I see your point, Hmmmmm.  I did say I felt they were overreacting, but I do see how their attitude could be seen as making it all about them.

It made me go back and reread the original letter.  I have to say, I think this whole family, including Brother, seems to go straight for the drama!  I feel sorry for the mom who wrote the letter, although of course we are hearing only her perspective.

I also noticed that Niece is only 10 months old!  But I also noticed that Nephew is almost as old as Bride's niece, and there are apparently no other nieblings.  Honestly, it seems to me that the kind and smart thing to do in that case would be to go ahead and let him be in the wedding, too.  I'd let baby Niece be there in her fancy party dress, but stay with a sitter in another room the whole time, other than a quick walk around the room with Grandma and Grandpa during the cocktail hour or something and a family photo or two.  And then, for an otherwise child-free wedding and children so young, I'd actually have all the children (assuming Goddaughter is also very young, not a preteen or something) go off with the sitter shortly after the ceremony anyway.

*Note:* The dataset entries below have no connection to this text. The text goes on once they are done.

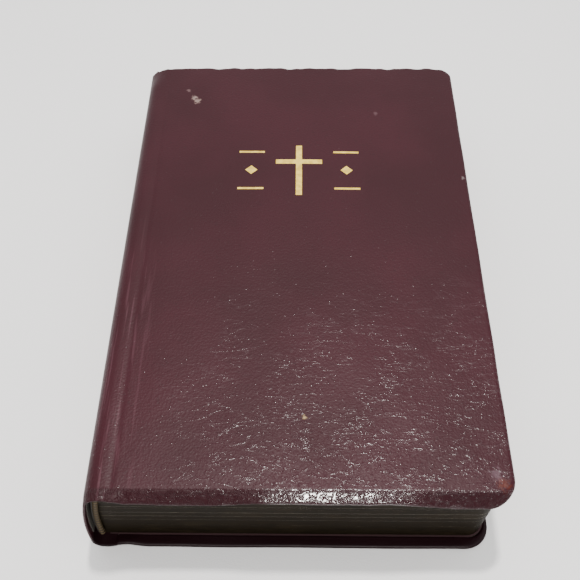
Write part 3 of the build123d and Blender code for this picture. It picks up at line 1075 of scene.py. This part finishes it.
def make_floor():
    """A plain table that curves up behind as a backdrop does."""
    xs = np.linspace(-2.5, 2.5, 21)
    ys = np.linspace(-2.0, 3.0, 41)
    curve_start, curve_length, curve_height = 0.9, 1.6, 0.45
    x, y = np.meshgrid(xs, ys, indexing="ij")
    z = curve_height * smooth((y - curve_start) / curve_length)
    points = np.stack([x, y, z], 2).reshape(-1, 3)
    mesh = bpy.data.meshes.new("floor")
    mesh.from_pydata(points.tolist(), [], grid_quads(len(xs), len(ys)).tolist())
    mesh.polygons.foreach_set("use_smooth", np.full(len(mesh.polygons), True))
    keep_places(mesh, points)
    mesh.materials.append(material("pale_table", paint_floor))
    floor = bpy.data.objects.new("floor", mesh)
    bpy.context.scene.collection.objects.link(floor)


def make_camera():
    """A hand-held view from the tail, well above the book."""
    flat = math.cos(CAMERA_PITCH)
    look = Vector((math.sin(CAMERA_YAW) * flat, math.cos(CAMERA_YAW) * flat, -math.sin(CAMERA_PITCH)))
    level = Vector((math.cos(CAMERA_YAW), -math.sin(CAMERA_YAW), 0))
    up = level.cross(look)
    right = level * math.cos(CAMERA_ROLL) + up * math.sin(CAMERA_ROLL)
    up = up * math.cos(CAMERA_ROLL) - level * math.sin(CAMERA_ROLL)
    data = bpy.data.cameras.new("camera")
    data.lens = CAMERA_LENS
    data.sensor_width = 36
    data.clip_start = 0.01
    data.clip_end = 20
    camera = bpy.data.objects.new("camera", data)
    columns = Matrix((right, up, -look)).transposed()
    camera.matrix_world = Matrix.Translation(CAMERA_PLACE) @ columns.to_4x4()
    bpy.context.scene.collection.objects.link(camera)
    bpy.context.scene.camera = camera


def area_light(name, place, aim, width, length, power, colour):
    """A rectangular lamp at place that shines on aim."""
    data = bpy.data.lights.new(name, "AREA")
    data.shape = "RECTANGLE"
    data.size = width
    data.size_y = length
    data.energy = power
    data.color = colour
    light = bpy.data.objects.new(name, data)
    light.location = place
    light.rotation_mode = "QUATERNION"
    light.rotation_quaternion = (Vector(aim) - Vector(place)).to_track_quat("-Z", "Y")
    bpy.context.scene.collection.objects.link(light)


def make_world():
    """A pale room that is brightest overhead and behind the book."""
    world = bpy.data.worlds.new("studio")
    world.use_nodes = True
    tree = world.node_tree
    place = add(tree, "ShaderNodeTexCoord").outputs["Generated"]
    brightest = (0.0, 0.6, 0.8)
    towards = add(tree, "ShaderNodeVectorMath", {"operation": "DOT_PRODUCT"}, i0=place, i1=brightest)
    share = ramp(tree, towards.outputs["Value"], -0.1, 0.9)
    background = tree.nodes["Background"]
    tree.links.new(mix(tree, share, ROOM_DARK, ROOM_LIGHT), background.inputs["Color"])
    background.inputs["Strength"].default_value = 1.35
    bpy.context.scene.world = world


def make_light():
    """A small lamp overhead and one behind the viewer."""
    area_light("overhead", (0.05, 0.24, 1.5), (0, 0, MID_Z), 0.10, 0.10, 24, (1.0, 0.96, 0.92))
    area_light("behind_viewer", (0.09, -0.95, 0.95), (0, -0.1, 0.03), 0.12, 0.16, 15, (1.0, 0.97, 0.93))


make_floor()
make_camera()
make_world()
make_light()
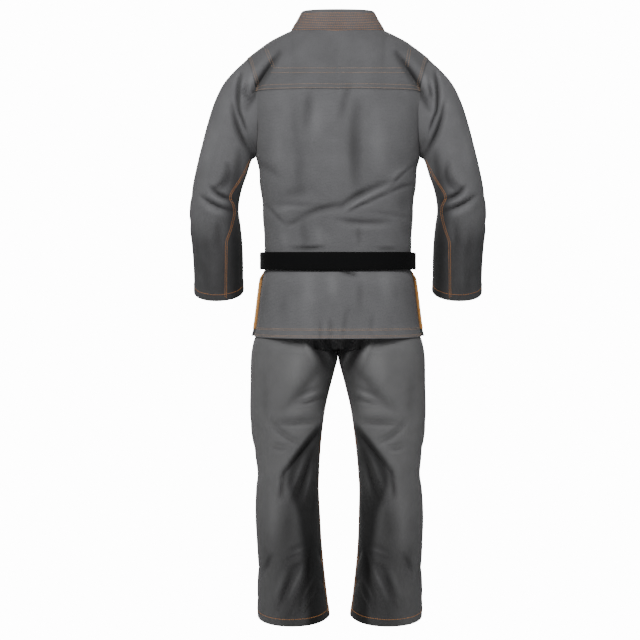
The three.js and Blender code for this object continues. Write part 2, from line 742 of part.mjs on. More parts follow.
function waistband() {
  const top = WAIST + SEAM_GAP;
  const points = steps(32).map((s) => [0, 1].map((k) => {
    const turn = s * 2 * Math.PI;
    const c = Math.cos(turn);
    const sn = Math.sin(turn);
    const grow = (Math.abs(c) ** SQUARENESS + Math.abs(sn) ** SQUARENESS) ** (-1 / SQUARENESS);
    const depth = sn > 0 ? SEAT.back(WAIST) : SEAT.front(WAIST);
    return vec(SEAT.width(WAIST) * c * grow, depth * sn * grow, top + k * WAISTBAND);
  }));
  return wall(points, WAISTBAND_THICK, 1, tube);
}

// Finishes
const cloth = (name, color) =>
  new THREE.MeshStandardMaterial({ name, color, roughness: 0.9, metalness: 0 });
const jacketCloth = cloth('jacket_cloth', 0x6f6f71);
const trouserCloth = cloth('trouser_cloth', 0x5f5e60);
const blackBelt = cloth('black_belt', 0x0b0b0b);
const orangeTape = cloth('orange_tape', 0xe69a52);

const pieces = [
  ['back_panel', backPanel(), jacketCloth],
  ['front_left', frontPanel(1), jacketCloth],
  ['front_right', frontPanel(-1), jacketCloth],
  ['shoulder_yoke', yokePanel(), jacketCloth],
  ['sleeve_left', sleeve(1), jacketCloth],
  ['sleeve_right', sleeve(-1), jacketCloth],
  ['collar_band', collarBand(), jacketCloth],
  ['vent_tape_left', ventTape(1), orangeTape],
  ['vent_tape_right', ventTape(-1), orangeTape],
  ['belt_inner_turn', beltTurn(0), blackBelt],
  ['belt_outer_turn', beltTurn(1), blackBelt],
  ['belt_knot', knotLoop(), blackBelt],
  ['belt_end_left', beltEnd(1), blackBelt],
  ['belt_end_right', beltEnd(-1), blackBelt],
  ['trouser_left', trouserLeg(1), trouserCloth],
  ['trouser_right', trouserLeg(-1), trouserCloth],
  ['waistband', waistband(), trouserCloth],
];

const uniform = new THREE.Group();
for (const [name, geometry, material] of pieces) {
  const mesh = new THREE.Mesh(geometry, material);
  mesh.name = name;
  uniform.add(mesh);
}

export default uniform;
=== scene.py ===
# Judo uniform as it is worn, with no wearer: a grey woven jacket with orange top-stitching, closed by
# a black belt, and trousers. It is seen from behind, as in the photo. Every piece lies where its solid
# in the frame lies. Sizes are in millimetres until a mesh is made, and meshes are in metres.
import math

import bpy
import numpy as np
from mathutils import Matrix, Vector


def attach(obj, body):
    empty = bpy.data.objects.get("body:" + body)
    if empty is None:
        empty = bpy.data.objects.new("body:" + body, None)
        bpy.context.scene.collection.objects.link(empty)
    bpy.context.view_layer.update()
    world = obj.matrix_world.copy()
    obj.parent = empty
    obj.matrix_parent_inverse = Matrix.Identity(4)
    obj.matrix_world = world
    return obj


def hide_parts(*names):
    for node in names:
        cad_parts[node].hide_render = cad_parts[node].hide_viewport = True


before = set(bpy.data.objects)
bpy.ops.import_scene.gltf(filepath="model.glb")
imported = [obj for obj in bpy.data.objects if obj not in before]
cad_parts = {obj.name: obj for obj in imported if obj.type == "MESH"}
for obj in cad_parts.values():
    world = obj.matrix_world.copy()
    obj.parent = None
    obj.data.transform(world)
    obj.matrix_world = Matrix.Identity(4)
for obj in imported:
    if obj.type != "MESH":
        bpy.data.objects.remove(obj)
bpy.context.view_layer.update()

scene = bpy.context.scene
SIDES = ((1, "left"), (-1, "right"))


# Studio
# A camera 3.8 m behind the uniform at waist height, a plain pale floor 0.26 m below the trousers, and
# four soft lights, all higher than the collar: behind, at both sides and in front.
EYE_DISTANCE = 3.8
EYE_HEIGHT = -0.529
FRAME_DOWN = -0.094
FRAME_ASIDE = -0.028
LENS_LENGTH = 91.7
FLOOR_HEIGHT = -1.62


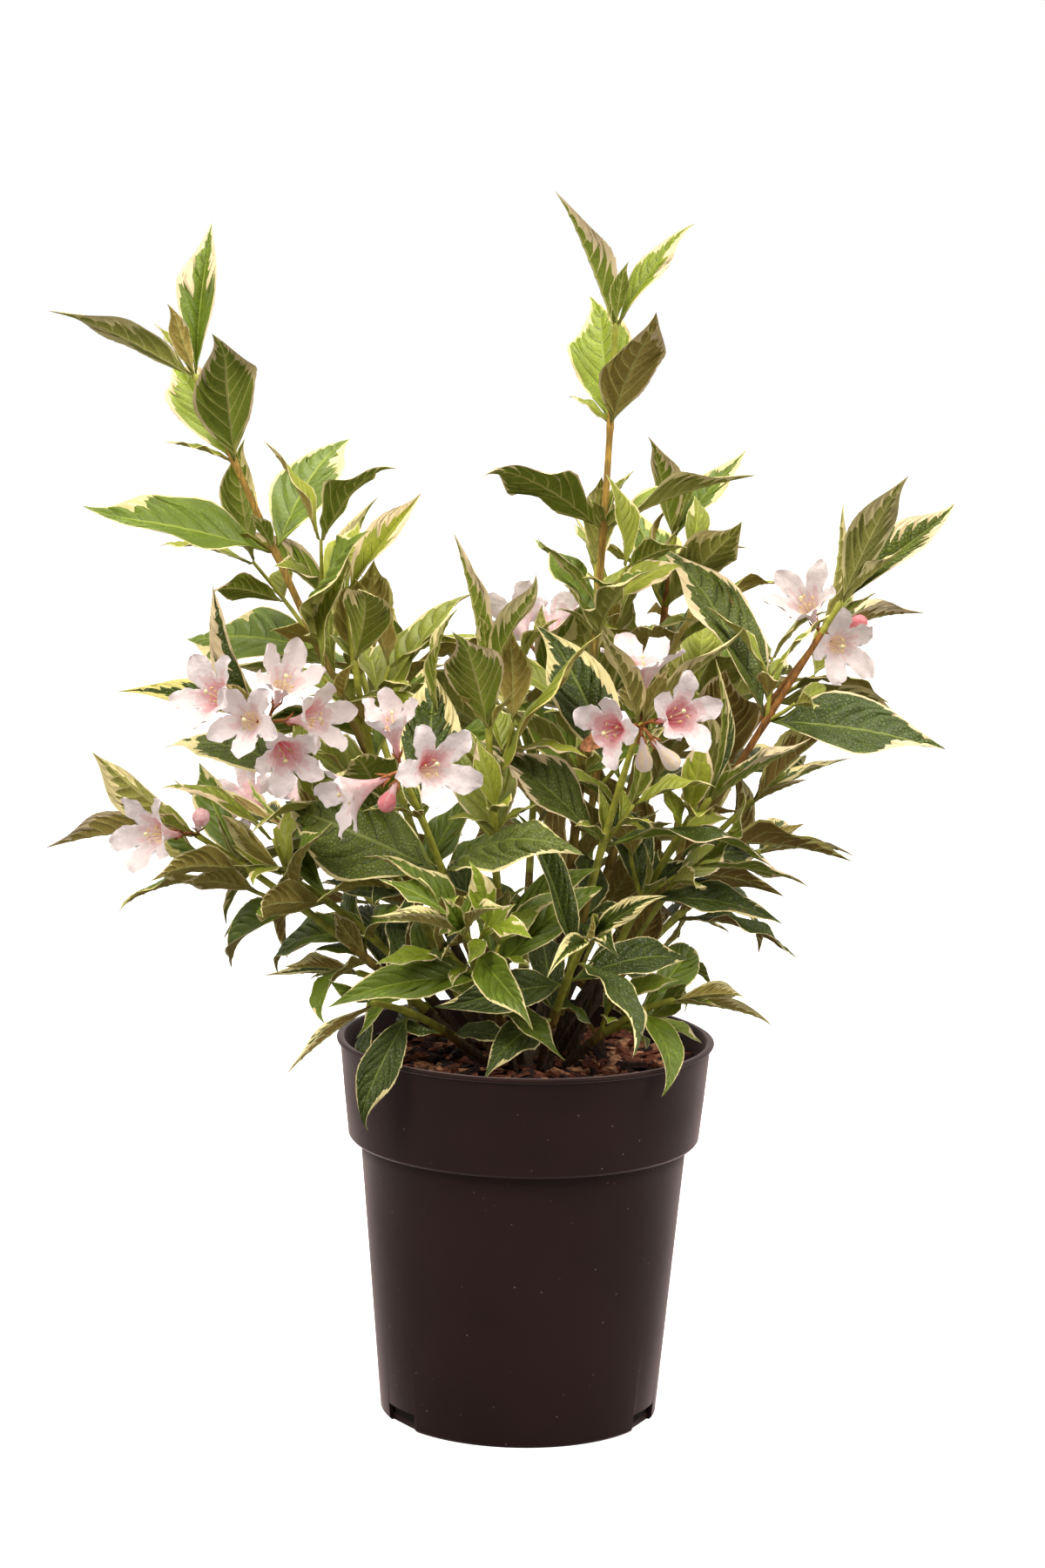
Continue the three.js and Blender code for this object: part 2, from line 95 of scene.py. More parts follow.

In my own extended family, Sister would not only understand that, she'd actually appreciate it!  But then, this family is ... well ... maybe they'd find some other reason to be in a huff.

I'll admit to never having been to a child free wedding. We didn't have many children at ours but I loved having the ones we did. (Especially the little 5 year old who told me I looked like a princess. He's now almost 27 and I get to go to his wedding next Spring). And I can't imagine anyone in our family not wanting the kids to be included. I agree the absolute best scenario would be for the kids ot attend the ceremony and the cocktail reception and then head off with a babysitter.